Shot in strikingly beautiful black-and-white, and containing one of John William’s greatest scores, Schindler’s List is brutal and revolting. The sheer cruelty perpetrated in the camps, the oppression and staggering violence. The little girl in the red dress. And who can hold back tears at the scene in which Oscar breaks down, blaming himself for not having saved more lives, beating himself up for having spent too much money on frivolous things?
Emotionally violent and brutishly graphic, Schindler’s List will leave you bawling.
7. Landscape in the Mist
Theodoros Angelopoulo’s films are feasts to the eyes, but more often than not they’re also pretty depressing. The slow and almost fluid way his camera moves, the misty atmosphere and gray architecture, the murky lighting and downbeat colors, all contribute to a melancholy aura that encircles his films. One of his greatest masterpieces, Landscape In The Mist, takes that to another level.
Arguably the most depressing road movie ever made (bar, perhaps, The Road), Landscape is the story of two Greek children who run away from home in an attempt to find their estranged father in Germany.
Travelling however they can, the brother and sister soon discover that the world is not by their side, and thus they experience bleak and violent situations no children should ever have to see. But even as they travel a road paved by lies, false promises and sexual assault, the children hold on to the hope of reaching a man the audience knows they’ll never find.

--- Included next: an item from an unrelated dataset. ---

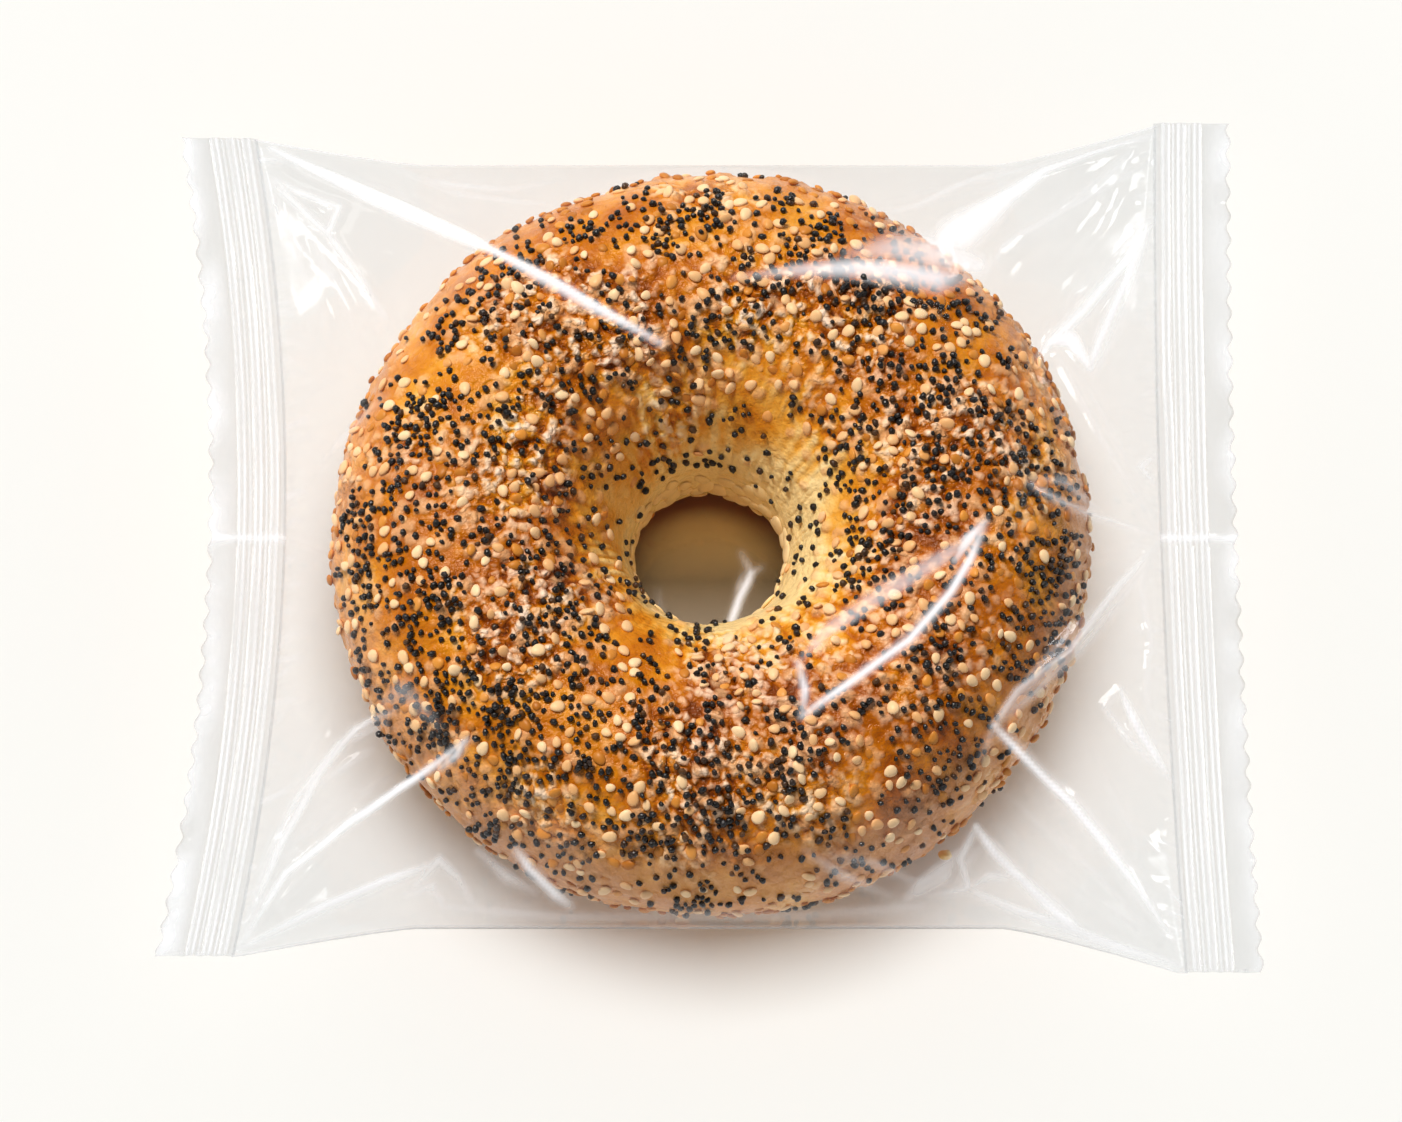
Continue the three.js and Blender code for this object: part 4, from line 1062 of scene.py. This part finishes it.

Growing up is tough enough, but growing up in such a brutal and unforgiving way is traumatizing. Landscape in the Mist deals with the loss of innocence in a violent and harrowing manner, as it is heart-breaking to watch the characters navigate in such an unapologizing world. One of Angelopoulos’ finest and toughest films, Landscape is a glimpse into the minds of two naïve children travelling a road they were never even remotely prepared to roam.
6. Dancer in the Dark
Lars Von Trier’s penchant for making his female characters suffer horribly is well known and well criticized. From Nicole Kidman’s enslavement and abuse at the hands of an entire city in Dogville to Charlotte Gainsbourg’s adventures into grief, severe depression and even genital mutilation in Antichrist, one would think the filmmaker had been through all the tools in his arsenal. But you’ll never reach the peak of Trier’s misanthropy if you don’t watch Dancer in the Dark.
A dramatic musical about an immigrant factory worker slowly going blind, Dancer in the Dark is a saddening account of injustice. The main character suffers from a degenerative eye sickness and is saving up money so that her young son – who suffers from the same condition – may go through an operation to save his sight.
However, a neighbor takes advantage of her blindness and steals her savings, which prompts her to confront him. At this confrontation, the man is killed and the woman is imprisoned and then sentenced to death.
What makes this film so damn grim, apart from the main storyline, is its bizarre musical qualities. In daydreams, the character’s tough and eventually boring life transforms into elaborate musical numbers, where people sing and dance in unison.
Such uplifting moments go tumbling down after a few minutes, and the audience is starkly reminded of the harsh reality of the protagonist’s life. Although it offers a sort of happy ending – to a minimum degree – Dancer in the Dark will still enrage and desolate viewers with all the pain Von Trier forces his character to go through.